Extracted data entries:
########

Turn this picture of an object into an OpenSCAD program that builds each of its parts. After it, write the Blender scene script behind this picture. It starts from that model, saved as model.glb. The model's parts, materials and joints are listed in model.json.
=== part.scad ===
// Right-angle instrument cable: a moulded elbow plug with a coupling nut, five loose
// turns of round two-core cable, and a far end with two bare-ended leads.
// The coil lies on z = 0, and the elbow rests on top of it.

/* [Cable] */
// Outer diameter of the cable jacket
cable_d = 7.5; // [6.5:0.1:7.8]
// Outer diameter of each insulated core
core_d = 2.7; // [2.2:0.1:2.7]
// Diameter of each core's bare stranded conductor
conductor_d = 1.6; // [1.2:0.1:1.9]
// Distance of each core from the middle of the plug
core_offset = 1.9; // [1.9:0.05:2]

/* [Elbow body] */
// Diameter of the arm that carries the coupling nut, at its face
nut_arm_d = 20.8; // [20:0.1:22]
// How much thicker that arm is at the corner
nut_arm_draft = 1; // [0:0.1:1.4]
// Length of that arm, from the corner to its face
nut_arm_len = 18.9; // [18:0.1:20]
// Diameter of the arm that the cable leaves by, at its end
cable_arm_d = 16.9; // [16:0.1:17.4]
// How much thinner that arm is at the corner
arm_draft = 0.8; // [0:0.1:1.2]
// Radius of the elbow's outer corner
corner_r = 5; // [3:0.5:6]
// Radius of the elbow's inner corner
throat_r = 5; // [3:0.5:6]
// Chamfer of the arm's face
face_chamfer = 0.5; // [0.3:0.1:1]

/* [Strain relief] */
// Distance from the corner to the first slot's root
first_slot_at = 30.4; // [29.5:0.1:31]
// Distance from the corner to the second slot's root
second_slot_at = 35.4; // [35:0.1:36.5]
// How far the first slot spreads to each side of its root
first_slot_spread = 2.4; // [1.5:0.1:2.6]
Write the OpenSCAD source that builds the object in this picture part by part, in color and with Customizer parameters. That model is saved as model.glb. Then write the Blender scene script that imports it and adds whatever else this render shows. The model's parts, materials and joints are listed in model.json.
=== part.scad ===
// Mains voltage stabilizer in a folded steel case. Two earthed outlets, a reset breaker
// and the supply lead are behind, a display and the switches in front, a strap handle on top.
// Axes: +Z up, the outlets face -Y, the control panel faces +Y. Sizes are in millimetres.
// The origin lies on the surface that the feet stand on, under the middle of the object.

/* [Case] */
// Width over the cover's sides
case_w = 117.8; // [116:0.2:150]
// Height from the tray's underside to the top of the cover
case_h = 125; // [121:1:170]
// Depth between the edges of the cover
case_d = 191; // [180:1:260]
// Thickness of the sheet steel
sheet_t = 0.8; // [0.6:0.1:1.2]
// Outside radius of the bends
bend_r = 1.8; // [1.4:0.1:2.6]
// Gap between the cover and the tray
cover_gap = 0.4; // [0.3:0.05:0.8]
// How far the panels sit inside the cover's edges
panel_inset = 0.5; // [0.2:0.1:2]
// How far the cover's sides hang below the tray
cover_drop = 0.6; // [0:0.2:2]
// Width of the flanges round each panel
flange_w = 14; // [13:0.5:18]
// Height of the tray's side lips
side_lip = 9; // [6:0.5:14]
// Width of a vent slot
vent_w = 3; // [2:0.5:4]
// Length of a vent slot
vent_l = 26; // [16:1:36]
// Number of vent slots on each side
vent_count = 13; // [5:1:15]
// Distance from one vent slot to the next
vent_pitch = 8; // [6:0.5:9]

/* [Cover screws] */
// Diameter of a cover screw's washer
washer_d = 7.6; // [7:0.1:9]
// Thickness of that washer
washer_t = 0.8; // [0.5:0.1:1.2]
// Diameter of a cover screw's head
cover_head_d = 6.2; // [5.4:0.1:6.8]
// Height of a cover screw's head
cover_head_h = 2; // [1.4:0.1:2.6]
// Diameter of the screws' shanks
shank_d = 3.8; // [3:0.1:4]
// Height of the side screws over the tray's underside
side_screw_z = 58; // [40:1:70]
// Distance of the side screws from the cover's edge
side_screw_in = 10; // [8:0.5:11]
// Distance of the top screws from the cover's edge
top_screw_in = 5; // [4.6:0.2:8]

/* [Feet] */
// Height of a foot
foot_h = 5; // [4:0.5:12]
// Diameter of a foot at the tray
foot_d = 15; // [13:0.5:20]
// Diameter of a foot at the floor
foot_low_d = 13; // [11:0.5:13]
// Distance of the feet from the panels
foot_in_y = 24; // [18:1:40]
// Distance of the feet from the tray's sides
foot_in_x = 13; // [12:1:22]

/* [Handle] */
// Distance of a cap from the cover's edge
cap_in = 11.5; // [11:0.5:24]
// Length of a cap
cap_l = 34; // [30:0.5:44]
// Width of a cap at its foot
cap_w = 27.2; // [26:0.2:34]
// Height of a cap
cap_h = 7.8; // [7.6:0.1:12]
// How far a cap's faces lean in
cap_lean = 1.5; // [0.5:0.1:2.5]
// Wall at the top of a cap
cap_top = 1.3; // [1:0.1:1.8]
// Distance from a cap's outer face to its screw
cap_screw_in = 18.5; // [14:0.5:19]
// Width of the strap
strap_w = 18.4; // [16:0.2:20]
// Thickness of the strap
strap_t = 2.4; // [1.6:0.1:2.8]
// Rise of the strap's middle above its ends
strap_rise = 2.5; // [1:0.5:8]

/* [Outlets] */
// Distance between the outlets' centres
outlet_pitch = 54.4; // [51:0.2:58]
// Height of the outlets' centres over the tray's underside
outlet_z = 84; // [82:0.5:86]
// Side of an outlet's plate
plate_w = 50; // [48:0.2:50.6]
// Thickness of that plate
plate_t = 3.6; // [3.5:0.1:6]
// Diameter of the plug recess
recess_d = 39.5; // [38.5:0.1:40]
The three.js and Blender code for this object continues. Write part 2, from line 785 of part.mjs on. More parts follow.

########

* [Stated exercise]:
Your task is to return the full listing exactly as it was given.

* [Solution to the exercise]:
Turn this picture of an object into an OpenSCAD program that builds each of its parts. After it, write the Blender scene script behind this picture. It starts from that model, saved as model.glb. The model's parts, materials and joints are listed in model.json.
=== part.scad ===
// Right-angle instrument cable: a moulded elbow plug with a coupling nut, five loose
// turns of round two-core cable, and a far end with two bare-ended leads.
// The coil lies on z = 0, and the elbow rests on top of it.

/* [Cable] */
// Outer diameter of the cable jacket
cable_d = 7.5; // [6.5:0.1:7.8]
// Outer diameter of each insulated core
core_d = 2.7; // [2.2:0.1:2.7]
// Diameter of each core's bare stranded conductor
conductor_d = 1.6; // [1.2:0.1:1.9]
// Distance of each core from the middle of the plug
core_offset = 1.9; // [1.9:0.05:2]

/* [Elbow body] */
// Diameter of the arm that carries the coupling nut, at its face
nut_arm_d = 20.8; // [20:0.1:22]
// How much thicker that arm is at the corner
nut_arm_draft = 1; // [0:0.1:1.4]
// Length of that arm, from the corner to its face
nut_arm_len = 18.9; // [18:0.1:20]
// Diameter of the arm that the cable leaves by, at its end
cable_arm_d = 16.9; // [16:0.1:17.4]
// How much thinner that arm is at the corner
arm_draft = 0.8; // [0:0.1:1.2]
// Radius of the elbow's outer corner
corner_r = 5; // [3:0.5:6]
// Radius of the elbow's inner corner
throat_r = 5; // [3:0.5:6]
// Chamfer of the arm's face
face_chamfer = 0.5; // [0.3:0.1:1]

/* [Strain relief] */
// Distance from the corner to the first slot's root
first_slot_at = 30.4; // [29.5:0.1:31]
// Distance from the corner to the second slot's root
second_slot_at = 35.4; // [35:0.1:36.5]
// How far the first slot spreads to each side of its root
first_slot_spread = 2.4; // [1.5:0.1:2.6]
Write the OpenSCAD source that builds the object in this picture part by part, in color and with Customizer parameters. That model is saved as model.glb. Then write the Blender scene script that imports it and adds whatever else this render shows. The model's parts, materials and joints are listed in model.json.
=== part.scad ===
// Mains voltage stabilizer in a folded steel case. Two earthed outlets, a reset breaker
// and the supply lead are behind, a display and the switches in front, a strap handle on top.
// Axes: +Z up, the outlets face -Y, the control panel faces +Y. Sizes are in millimetres.
// The origin lies on the surface that the feet stand on, under the middle of the object.

/* [Case] */
// Width over the cover's sides
case_w = 117.8; // [116:0.2:150]
// Height from the tray's underside to the top of the cover
case_h = 125; // [121:1:170]
// Depth between the edges of the cover
case_d = 191; // [180:1:260]
// Thickness of the sheet steel
sheet_t = 0.8; // [0.6:0.1:1.2]
// Outside radius of the bends
bend_r = 1.8; // [1.4:0.1:2.6]
// Gap between the cover and the tray
cover_gap = 0.4; // [0.3:0.05:0.8]
// How far the panels sit inside the cover's edges
panel_inset = 0.5; // [0.2:0.1:2]
// How far the cover's sides hang below the tray
cover_drop = 0.6; // [0:0.2:2]
// Width of the flanges round each panel
flange_w = 14; // [13:0.5:18]
// Height of the tray's side lips
side_lip = 9; // [6:0.5:14]
// Width of a vent slot
vent_w = 3; // [2:0.5:4]
// Length of a vent slot
vent_l = 26; // [16:1:36]
// Number of vent slots on each side
vent_count = 13; // [5:1:15]
// Distance from one vent slot to the next
vent_pitch = 8; // [6:0.5:9]

/* [Cover screws] */
// Diameter of a cover screw's washer
washer_d = 7.6; // [7:0.1:9]
// Thickness of that washer
washer_t = 0.8; // [0.5:0.1:1.2]
// Diameter of a cover screw's head
cover_head_d = 6.2; // [5.4:0.1:6.8]
// Height of a cover screw's head
cover_head_h = 2; // [1.4:0.1:2.6]
// Diameter of the screws' shanks
shank_d = 3.8; // [3:0.1:4]
// Height of the side screws over the tray's underside
side_screw_z = 58; // [40:1:70]
// Distance of the side screws from the cover's edge
side_screw_in = 10; // [8:0.5:11]
// Distance of the top screws from the cover's edge
top_screw_in = 5; // [4.6:0.2:8]

/* [Feet] */
// Height of a foot
foot_h = 5; // [4:0.5:12]
// Diameter of a foot at the tray
foot_d = 15; // [13:0.5:20]
// Diameter of a foot at the floor
foot_low_d = 13; // [11:0.5:13]
// Distance of the feet from the panels
foot_in_y = 24; // [18:1:40]
// Distance of the feet from the tray's sides
foot_in_x = 13; // [12:1:22]

/* [Handle] */
// Distance of a cap from the cover's edge
cap_in = 11.5; // [11:0.5:24]
// Length of a cap
cap_l = 34; // [30:0.5:44]
// Width of a cap at its foot
cap_w = 27.2; // [26:0.2:34]
// Height of a cap
cap_h = 7.8; // [7.6:0.1:12]
// How far a cap's faces lean in
cap_lean = 1.5; // [0.5:0.1:2.5]
// Wall at the top of a cap
cap_top = 1.3; // [1:0.1:1.8]
// Distance from a cap's outer face to its screw
cap_screw_in = 18.5; // [14:0.5:19]
// Width of the strap
strap_w = 18.4; // [16:0.2:20]
// Thickness of the strap
strap_t = 2.4; // [1.6:0.1:2.8]
// Rise of the strap's middle above its ends
strap_rise = 2.5; // [1:0.5:8]

/* [Outlets] */
// Distance between the outlets' centres
outlet_pitch = 54.4; // [51:0.2:58]
// Height of the outlets' centres over the tray's underside
outlet_z = 84; // [82:0.5:86]
// Side of an outlet's plate
plate_w = 50; // [48:0.2:50.6]
// Thickness of that plate
plate_t = 3.6; // [3.5:0.1:6]
// Diameter of the plug recess
recess_d = 39.5; // [38.5:0.1:40]
The three.js and Blender code for this object continues. Write part 2, from line 785 of part.mjs on. More parts follow.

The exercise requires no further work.